The global market for organic personal care products is a budding industry, and it's one that's intrinsically tied to the "new green revolution," which is good news for environmental activists. By 2020, the organic personal care market is expected to grow to $15.98 billion, according to findings from Grand View Research, a California-based market research firm.
"Adoption of Montreal Protocol and Kyoto Protocol in the U.S. and Canada for restricting greenhouse gas emissions has forced personal care manufacturers to utilize natural ingredients in their product," reads a press release announcing the findings. "Aforementioned factors for promoting use of natural ingredients in personal care products are expected to favor industry growth over the forecast period."

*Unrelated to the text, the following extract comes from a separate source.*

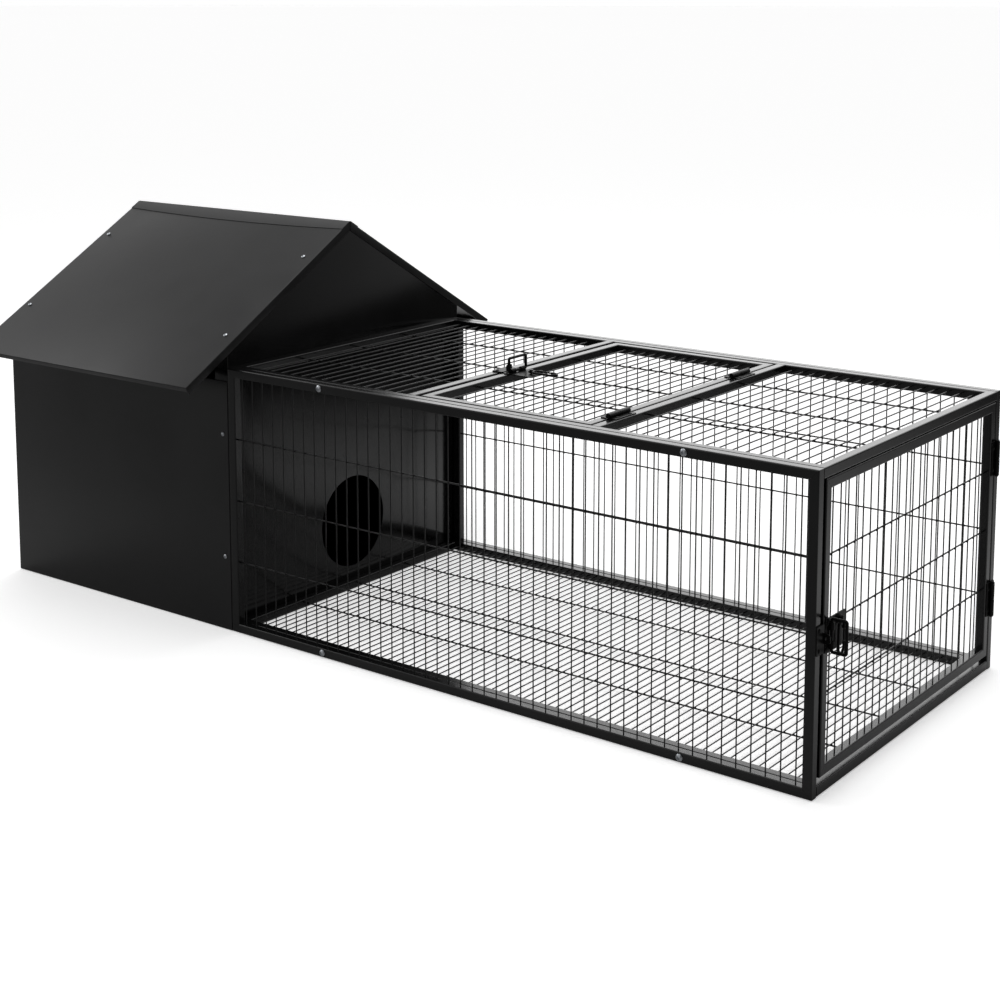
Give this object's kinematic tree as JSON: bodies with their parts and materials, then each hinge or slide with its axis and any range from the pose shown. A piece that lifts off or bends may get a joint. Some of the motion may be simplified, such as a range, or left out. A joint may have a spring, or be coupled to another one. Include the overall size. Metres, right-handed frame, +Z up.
{
  "type": "wire rabbit cage",
  "caption": "Long welded-mesh rabbit run with a hinged end door, a hinged roof lid and a gable-roofed sheet-metal house joined to one end.",
  "frame": {"origin": "middle of the footprint, on the floor", "axes": "+X along the length towards the hinged end door, the house at -X; +Y towards the back; +Z up"},
  "size_m": [1.6688, 0.798, 0.6656],
  "materials": {
    "black_coated_tube": "gloss black powder coat",
    "black_coated_wire": "gloss black powder coat",
    "black_coated_sheet": "semi-gloss black powder coat",
    "black_coated_hardware": "gloss black",
    "zinc_plated_steel": "bright zinc plate"
  },
  "bodies": {
    "cage": {"back_panel_tubes": "black_coated_tube", "back_panel_wires": "black_coated_wire", "clamp_screws": "zinc_plated_steel", "door_hinge_fixed_leaves": "black_coated_hardware", "door_hinge_fixed_rivets": "black_coated_hardware", "door_hinge_pins": "black_coated_hardware", "door_keeper_rivets": "black_coated_hardware", "door_latch_keeper": "black_coated_hardware", "floor_frame_tubes": "black_coated_tube", "floor_wires": "black_coated_wire", "front_panel_tubes": "black_coated_tube", "front_panel_wires": "black_coated_wire", "house_back_panel": "black_coated_sheet", "house_end_wall": "black_coated_sheet", "house_floor_sheet": "black_coated_sheet", "house_front_panel": "black_coated_sheet", "house_gable_wall": "black_coated_sheet", "house_panel_screws": "zinc_plated_steel", "joining_bolts": "zinc_plated_steel", "lid_hinge_fixed_leaves": "black_coated_hardware", "lid_hinge_fixed_rivets": "black_coated_hardware", "lid_hinge_pins": "black_coated_hardware", "lid_keeper_rivets": "black_coated_hardware", "lid_latch_keeper": "black_coated_hardware", "ridge_cap": "black_coated_sheet", "ridge_cap_screws": "zinc_plated_steel", "roof_back_sheet": "black_coated_sheet", "roof_front_sheet": "black_coated_sheet", "roof_screws": "zinc_plated_steel", "top_frame_tubes": "black_coated_tube", "top_left_wires": "black_coated_wire", "top_right_wires": "black_coated_wire"},
    "door": {"door_hinge_moving_leaves": "black_coated_hardware", "door_hinge_moving_rivets": "black_coated_hardware", "door_latch_plate": "black_coated_hardware", "door_latch_rivets": "black_coated_hardware", "door_tubes": "black_coated_tube", "door_wires": "black_coated_wire"},
    "lid": {"lid_hinge_moving_leaves": "black_coated_hardware", "lid_hinge_moving_rivets": "black_coated_hardware", "lid_latch_plate": "black_coated_hardware", "lid_latch_rivets": "black_coated_hardware", "lid_tubes": "black_coated_tube", "lid_wires": "black_coated_wire"},
    "door_bail": {"door_latch_bail": "black_coated_hardware"},
    "lid_bail": {"lid_latch_bail": "black_coated_hardware"},
    "door_hook": {"door_snap_hook": "black_coated_hardware"},
    "lid_hook": {"lid_snap_hook": "black_coated_hardware"},
    "door_gate": {"door_snap_gate": "black_coated_hardware"},
    "lid_gate": {"lid_snap_gate": "black_coated_hardware"}
  },
  "joints": [
    {"name": "door_hinge", "type": "hinge", "parent": "cage", "child": "door", "pos_m": [0.80963, 0.2885, 0.23], "axis": [0, 0, 1], "range_deg": [0, 170]},
    {"name": "lid_hinge", "type": "hinge", "parent": "cage", "child": "lid", "pos_m": [0.42812, 0, 0.454], "axis": [0, 1, 0], "range_deg": [0, 165]},
    {"name": "door_bail_pivot", "type": "hinge", "parent": "door", "child": "door_bail", "pos_m": [0.81012, -0.267, 0.219], "axis": [0, 0, 1], "range_deg": [-90, 0]},
    {"name": "lid_bail_pivot", "type": "hinge", "parent": "lid", "child": "lid_bail", "pos_m": [0.12562, -0.042, 0.4545], "axis": [0, 1, 0], "range_deg": [-90, 0]},
    {"name": "door_hook_pivot", "type": "hinge", "parent": "door", "child": "door_hook", "pos_m": [0.81042, -0.239, 0.235], "axis": [1, 0, 0], "range_deg": [-12, 75]},
    {"name": "lid_hook_pivot", "type": "hinge", "parent": "lid", "child": "lid_hook", "pos_m": [0.15363, -0.042, 0.4548], "axis": [0, 0, 1], "range_deg": [-70, 70]},
    {"name": "door_gate_pivot", "type": "hinge", "parent": "door_hook", "child": "door_gate", "pos_m": [0.81042, -0.231, 0.221], "axis": [1, 0, 0], "range_deg": [-25, 0], "stiffness_Nm_per_rad": 0.005},
    {"name": "lid_gate_pivot", "type": "hinge", "parent": "lid_hook", "child": "lid_gate", "pos_m": [0.16762, -0.034, 0.4548], "axis": [0, 0, 1], "range_deg": [-25, 0], "stiffness_Nm_per_rad": 0.005}
  ]
}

Regulating organic products: Though the Food and Drug Administration regulates products labeled as organic, the department has yet to adopt a formal definition for the term. "FDA regulates cosmetics under the authority of the Federal Food, Drug, and Cosmetic Act (FD&C Act) and the Fair Packaging and Labeling Act (FPLA)," the organization explains in a statement. "The term 'organic' is not defined in either of these laws or the regulations that FDA enforces under their authority."
Instead, the Agricultural Marketing Service of the U.S. Department of Agriculture (USDA) is in charge of the National Organic Program (NOP), which in turn holds brands accountable for labeling standards, which it defines based on the percentage of organic ingredients that make up a given product.
It's important to note that, due to the projection that the organic personal care marketplace is expected to grow significantly in the coming years, many brands are strategizing to get on board. This can, at times, lead to heavy marketing campaigns that can obfuscate a product's actual ingredients.
Natural or nah? Just because a product is organic, that doesn't mean it's innately safer than non-organic products. "An ingredient's source does not determine its safety," reads a statement from the FDA. "For example, many plants, whether or not they are organically grown, contain substances that may be toxic or allergenic."
And the word "natural" carries no weight at all. Brands are free to use the label at their discretion. And big brands that may not have eco-friendly practices in their DNA are looking to get involved — take Clorox's 2007 Burt's Bees acquisition for instance.
"'Natural' has a fairly sturdy antonym — artificial, or synthetic — and, at least on a scale of relative values, it's not hard to say which of two things is 'more natural' than the other: cane sugar or high-fructose corn syrup? Chicken or chicken nuggets? G.M.O.s or heirloom seeds?" author Michael Pollan wrote in an April article for the New York Times. "The most natural foods in the supermarket seldom bother with the word; any food product that feels compelled to tell you it's natural in all likelihood is not."